We store this metadata file next to each source image inside a Library of Congress standard Bagit container for long-term archival storage. These Bagit containers include SHA512 checksums for all files. We bundle the images and metadata files into 800 MiB tar packages which become 1 GiB files exactly on the Filecoin network due to the "next power of 2" factor that is part of the Filecoin hashing and chunking algorithm. This avoids having to download extremely large packages to get to individual photographs. It also prevents wasting unused storage space and makes it easier to calculate Filecoin storage costs consistently.

Free and open source tooling

The Deplatformer Open Images project uses a Textile Powergate server to upload these tar packages to the Filecoin network using the Pygate gRCP interface that our team developed for the Filecoin HackFS event. In addition to Pygate, our entire pipeline is written in Python. Both Powergate and Pygate are FOSS tools. All the digital preservation pipeline and Pygate management scripts are available as Free Open Source Software under a MIT license in our Github repository.

How to retrieve the dataset

The Deplatformer Slingshot deals CSV file contains the Filecoin CIDs for the Open Images tar packages.

You can use a Lotus client to retrieve the data from Filecoin by its CID:

lotus client find [cid]

You can also use a Powergate client to retrieve the data from Filecoin by its CID:

pow data get [cid]

The tar package

Use a tar archiving tool to unpack the downloaded file. Tar is one of the most common packaging formats in computing. There are multiple tools to open a tar package and most major operating systems have one installed by default.

The Open Images dataset consists of 9,178,275 photographs. Each Deplatformer Open Images package contains between 300-400 of these photographs, the remaining space in the tar package is taken up by the JSON-LD file for each photograph and by PNG segmentation files (if they have been generated for a photograph by the Open Images project). When your archiving utility unpacks the tar file you will see a top-level directory named deplatformr-open-images-### where ### is the arbitrary, sequential number assigned to that package in Deplatformer's digital preservation pipeline.

The Bagit container

This directory is organized into the Library of Congress Bagit container format to facilitate long-term storage and interoperability. You will see a "data" payload subdirectory containing the JPG photographs, JSON-LD files, and PNG segmentation files. You will also see the following files in the top-level directory:

The bag-info.txt files contains metadata describing the Bagit container. The bagit.txt file contains the version of the Bagit standard that has been implemented. The manifest-sha512.txt file contains checksums for every file in the data payload directory. The tagmanifest-sha512.txt file contains checksums for the files in the top directory.

The package payload

Inside the "data" payload subdirectory you will find the Open Image photographs. These have been renamed from their Flickr original filename to use their unique Open Image identifier as their filename. Their corresponding JSON-LD manifest file uses the exact same name. So sorting the directory by name will group them together. Likewise, any segmentation files that might have been generated for the photograph use the Open Image identifier as their filename prefix.
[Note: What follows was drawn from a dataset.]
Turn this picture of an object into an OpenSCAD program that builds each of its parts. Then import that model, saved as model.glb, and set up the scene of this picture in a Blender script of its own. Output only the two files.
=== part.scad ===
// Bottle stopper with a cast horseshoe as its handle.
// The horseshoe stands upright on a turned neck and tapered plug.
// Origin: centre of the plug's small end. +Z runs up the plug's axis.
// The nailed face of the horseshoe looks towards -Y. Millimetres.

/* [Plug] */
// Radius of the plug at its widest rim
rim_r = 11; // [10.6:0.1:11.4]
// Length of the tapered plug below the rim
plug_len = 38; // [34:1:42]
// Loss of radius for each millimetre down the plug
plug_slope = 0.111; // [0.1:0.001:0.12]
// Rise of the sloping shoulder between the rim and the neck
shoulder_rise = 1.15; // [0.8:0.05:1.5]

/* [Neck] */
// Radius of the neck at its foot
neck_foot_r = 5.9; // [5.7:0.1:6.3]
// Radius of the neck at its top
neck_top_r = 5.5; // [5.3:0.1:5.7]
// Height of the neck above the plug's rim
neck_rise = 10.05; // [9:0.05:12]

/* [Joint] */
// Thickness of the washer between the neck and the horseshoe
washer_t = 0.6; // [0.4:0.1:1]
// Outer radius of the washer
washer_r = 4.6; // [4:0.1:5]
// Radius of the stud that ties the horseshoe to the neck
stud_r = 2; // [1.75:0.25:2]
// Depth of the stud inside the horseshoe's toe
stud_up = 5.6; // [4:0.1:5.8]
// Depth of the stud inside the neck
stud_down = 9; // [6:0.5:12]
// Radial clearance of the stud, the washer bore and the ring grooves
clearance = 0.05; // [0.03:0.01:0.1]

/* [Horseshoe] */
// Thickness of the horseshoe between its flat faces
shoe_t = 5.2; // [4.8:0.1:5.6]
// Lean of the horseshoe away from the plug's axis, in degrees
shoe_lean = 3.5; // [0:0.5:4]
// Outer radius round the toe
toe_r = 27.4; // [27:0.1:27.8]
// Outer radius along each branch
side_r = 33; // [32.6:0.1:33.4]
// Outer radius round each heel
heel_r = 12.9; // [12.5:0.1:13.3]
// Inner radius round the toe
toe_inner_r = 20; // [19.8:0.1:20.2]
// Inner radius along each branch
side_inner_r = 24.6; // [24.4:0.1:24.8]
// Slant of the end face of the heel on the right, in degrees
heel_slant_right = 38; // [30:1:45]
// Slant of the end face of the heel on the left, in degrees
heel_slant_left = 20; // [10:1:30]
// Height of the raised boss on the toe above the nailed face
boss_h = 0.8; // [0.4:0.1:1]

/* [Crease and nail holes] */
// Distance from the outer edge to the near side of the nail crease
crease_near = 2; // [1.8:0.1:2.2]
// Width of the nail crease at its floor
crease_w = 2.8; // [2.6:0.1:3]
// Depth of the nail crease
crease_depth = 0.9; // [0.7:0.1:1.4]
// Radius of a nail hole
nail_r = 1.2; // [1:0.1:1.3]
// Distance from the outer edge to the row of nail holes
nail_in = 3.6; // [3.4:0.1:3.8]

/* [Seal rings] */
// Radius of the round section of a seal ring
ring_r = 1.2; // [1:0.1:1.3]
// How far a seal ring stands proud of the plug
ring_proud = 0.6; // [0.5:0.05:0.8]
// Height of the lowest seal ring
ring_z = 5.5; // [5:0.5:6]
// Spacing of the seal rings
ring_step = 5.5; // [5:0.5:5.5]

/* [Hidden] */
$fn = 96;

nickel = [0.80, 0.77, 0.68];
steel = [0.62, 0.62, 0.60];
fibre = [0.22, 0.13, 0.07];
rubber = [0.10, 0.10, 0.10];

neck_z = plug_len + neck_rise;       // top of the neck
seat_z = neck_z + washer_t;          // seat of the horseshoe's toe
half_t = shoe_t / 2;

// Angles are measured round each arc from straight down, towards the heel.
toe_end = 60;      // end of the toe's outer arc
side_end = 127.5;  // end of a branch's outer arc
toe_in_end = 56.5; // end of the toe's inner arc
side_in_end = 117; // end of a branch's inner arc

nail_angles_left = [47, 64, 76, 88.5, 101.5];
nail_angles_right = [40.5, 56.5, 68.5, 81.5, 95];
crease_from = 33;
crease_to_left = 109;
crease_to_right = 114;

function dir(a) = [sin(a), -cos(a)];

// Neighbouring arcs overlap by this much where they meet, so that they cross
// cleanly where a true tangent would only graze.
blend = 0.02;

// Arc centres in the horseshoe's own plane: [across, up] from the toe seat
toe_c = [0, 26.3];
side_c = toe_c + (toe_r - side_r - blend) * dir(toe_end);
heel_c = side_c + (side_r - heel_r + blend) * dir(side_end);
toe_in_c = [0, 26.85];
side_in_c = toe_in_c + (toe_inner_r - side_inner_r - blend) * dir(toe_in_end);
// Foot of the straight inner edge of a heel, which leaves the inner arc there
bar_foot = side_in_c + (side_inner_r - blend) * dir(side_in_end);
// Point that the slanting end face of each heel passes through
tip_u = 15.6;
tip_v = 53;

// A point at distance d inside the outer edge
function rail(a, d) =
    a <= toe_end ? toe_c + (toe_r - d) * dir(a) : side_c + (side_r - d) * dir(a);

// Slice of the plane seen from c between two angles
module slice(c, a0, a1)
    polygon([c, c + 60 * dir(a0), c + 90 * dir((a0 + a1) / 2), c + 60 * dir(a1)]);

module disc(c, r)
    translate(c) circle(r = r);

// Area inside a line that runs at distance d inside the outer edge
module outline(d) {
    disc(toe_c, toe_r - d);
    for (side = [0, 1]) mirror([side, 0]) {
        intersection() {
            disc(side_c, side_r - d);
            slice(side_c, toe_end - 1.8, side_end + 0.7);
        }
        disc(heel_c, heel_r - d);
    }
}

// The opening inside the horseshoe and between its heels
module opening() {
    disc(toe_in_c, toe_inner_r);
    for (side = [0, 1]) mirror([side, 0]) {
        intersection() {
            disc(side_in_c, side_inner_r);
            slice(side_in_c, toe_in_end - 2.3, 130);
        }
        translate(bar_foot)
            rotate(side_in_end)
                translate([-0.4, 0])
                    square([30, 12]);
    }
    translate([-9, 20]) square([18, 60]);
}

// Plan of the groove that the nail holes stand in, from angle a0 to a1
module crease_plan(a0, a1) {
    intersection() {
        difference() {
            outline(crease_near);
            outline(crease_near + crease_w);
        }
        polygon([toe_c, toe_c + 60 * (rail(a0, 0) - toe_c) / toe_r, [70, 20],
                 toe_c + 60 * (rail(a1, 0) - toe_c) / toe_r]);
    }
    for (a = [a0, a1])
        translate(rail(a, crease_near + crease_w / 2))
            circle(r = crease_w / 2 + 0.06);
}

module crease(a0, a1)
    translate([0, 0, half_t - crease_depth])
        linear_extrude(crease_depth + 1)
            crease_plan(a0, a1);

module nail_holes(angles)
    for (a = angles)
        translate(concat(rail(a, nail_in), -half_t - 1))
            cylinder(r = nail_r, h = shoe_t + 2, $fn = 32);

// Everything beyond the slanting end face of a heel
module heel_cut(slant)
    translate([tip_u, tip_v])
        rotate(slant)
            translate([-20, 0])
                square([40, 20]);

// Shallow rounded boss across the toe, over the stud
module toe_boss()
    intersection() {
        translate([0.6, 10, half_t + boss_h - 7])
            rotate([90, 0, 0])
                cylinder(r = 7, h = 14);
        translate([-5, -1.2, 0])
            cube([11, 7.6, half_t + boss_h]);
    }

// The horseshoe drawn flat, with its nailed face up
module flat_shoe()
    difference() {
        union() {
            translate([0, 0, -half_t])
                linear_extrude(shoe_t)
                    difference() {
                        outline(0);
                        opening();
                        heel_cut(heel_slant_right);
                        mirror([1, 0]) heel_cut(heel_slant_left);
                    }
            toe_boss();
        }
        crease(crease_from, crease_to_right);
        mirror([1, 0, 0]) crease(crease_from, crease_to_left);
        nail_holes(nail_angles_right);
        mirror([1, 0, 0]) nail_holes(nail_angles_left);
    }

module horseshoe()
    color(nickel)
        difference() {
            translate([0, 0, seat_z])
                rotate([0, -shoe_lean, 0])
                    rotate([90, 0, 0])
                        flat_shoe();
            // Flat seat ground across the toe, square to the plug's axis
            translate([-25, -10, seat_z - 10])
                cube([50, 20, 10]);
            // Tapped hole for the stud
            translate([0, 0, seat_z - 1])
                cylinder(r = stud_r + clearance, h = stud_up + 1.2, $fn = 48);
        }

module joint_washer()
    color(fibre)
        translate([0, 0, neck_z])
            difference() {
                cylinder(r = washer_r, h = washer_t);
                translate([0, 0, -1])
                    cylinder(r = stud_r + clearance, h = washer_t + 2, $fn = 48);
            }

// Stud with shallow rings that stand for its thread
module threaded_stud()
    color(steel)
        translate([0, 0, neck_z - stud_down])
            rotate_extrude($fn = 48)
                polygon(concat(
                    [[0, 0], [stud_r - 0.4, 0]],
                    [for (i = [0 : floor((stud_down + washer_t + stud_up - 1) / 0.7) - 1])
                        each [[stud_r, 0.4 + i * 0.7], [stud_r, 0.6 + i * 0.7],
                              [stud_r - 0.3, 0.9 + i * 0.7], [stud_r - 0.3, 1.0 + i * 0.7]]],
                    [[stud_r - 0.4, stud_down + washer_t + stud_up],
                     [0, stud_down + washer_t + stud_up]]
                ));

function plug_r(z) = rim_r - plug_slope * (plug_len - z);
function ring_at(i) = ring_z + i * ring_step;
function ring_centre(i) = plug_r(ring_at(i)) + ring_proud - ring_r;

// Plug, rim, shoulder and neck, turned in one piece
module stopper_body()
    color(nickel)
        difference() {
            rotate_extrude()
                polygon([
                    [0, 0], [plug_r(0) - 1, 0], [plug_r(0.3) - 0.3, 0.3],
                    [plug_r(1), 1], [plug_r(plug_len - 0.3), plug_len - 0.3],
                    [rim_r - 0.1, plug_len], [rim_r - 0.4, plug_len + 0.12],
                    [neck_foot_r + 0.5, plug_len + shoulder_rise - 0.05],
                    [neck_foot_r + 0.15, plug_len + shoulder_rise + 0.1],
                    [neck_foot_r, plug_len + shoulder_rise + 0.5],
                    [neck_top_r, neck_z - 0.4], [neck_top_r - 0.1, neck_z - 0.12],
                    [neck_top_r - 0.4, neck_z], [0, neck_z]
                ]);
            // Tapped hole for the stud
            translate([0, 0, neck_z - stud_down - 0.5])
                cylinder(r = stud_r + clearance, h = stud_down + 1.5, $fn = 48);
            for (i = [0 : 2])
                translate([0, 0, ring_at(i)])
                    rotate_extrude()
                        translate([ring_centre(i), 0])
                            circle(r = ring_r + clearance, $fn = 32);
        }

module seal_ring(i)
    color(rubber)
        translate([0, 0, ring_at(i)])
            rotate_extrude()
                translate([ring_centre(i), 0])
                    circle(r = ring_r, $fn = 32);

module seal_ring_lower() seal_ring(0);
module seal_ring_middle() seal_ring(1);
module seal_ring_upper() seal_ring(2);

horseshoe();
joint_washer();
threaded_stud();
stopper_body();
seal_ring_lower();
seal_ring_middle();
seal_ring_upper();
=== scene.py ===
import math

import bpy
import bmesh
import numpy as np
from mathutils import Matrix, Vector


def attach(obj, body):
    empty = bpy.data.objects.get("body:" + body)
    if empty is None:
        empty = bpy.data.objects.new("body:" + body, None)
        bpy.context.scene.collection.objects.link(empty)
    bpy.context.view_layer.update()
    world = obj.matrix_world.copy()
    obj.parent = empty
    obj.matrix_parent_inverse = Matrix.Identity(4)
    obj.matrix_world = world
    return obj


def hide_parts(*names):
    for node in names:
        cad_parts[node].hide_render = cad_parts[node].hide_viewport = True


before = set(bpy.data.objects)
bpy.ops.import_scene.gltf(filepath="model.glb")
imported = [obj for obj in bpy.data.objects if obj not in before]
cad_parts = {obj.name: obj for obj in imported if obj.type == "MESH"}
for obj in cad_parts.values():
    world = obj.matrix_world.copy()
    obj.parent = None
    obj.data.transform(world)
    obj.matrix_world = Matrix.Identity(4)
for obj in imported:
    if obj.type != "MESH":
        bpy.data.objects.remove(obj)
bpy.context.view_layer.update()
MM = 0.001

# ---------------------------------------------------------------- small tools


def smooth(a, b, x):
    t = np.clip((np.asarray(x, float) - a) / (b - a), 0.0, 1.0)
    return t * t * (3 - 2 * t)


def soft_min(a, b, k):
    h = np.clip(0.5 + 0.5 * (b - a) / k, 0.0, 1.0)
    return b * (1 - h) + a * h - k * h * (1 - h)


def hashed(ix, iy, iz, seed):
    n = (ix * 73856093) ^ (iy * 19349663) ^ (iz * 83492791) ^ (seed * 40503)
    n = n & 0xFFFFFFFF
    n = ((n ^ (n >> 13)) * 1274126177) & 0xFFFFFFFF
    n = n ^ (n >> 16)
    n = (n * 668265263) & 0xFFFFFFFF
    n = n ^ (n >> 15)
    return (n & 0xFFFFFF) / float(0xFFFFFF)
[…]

As shown in this example, the JSON-LD file contains all the metadata about the photographs derived from their corresponding Open Images CSV file rows and the extracted EXIF metadata. Depending on how the photograph was used in the Open Images project, the about section will contain all annotation tags generated for the photograph (labels, boxes, relationships, and segmentations) and their machine learning function (model training, model validation, or model testing).

Cross-package searching

The Deplatformer project is maintaining a master index of all the Open Image photographs, their metadata, the specific package they are stored in, and the package's Filecoin CID. We will provide a web UI to search this index once we have uploaded the entire Open Images dataset, sometime before the end of the Slingshot competition.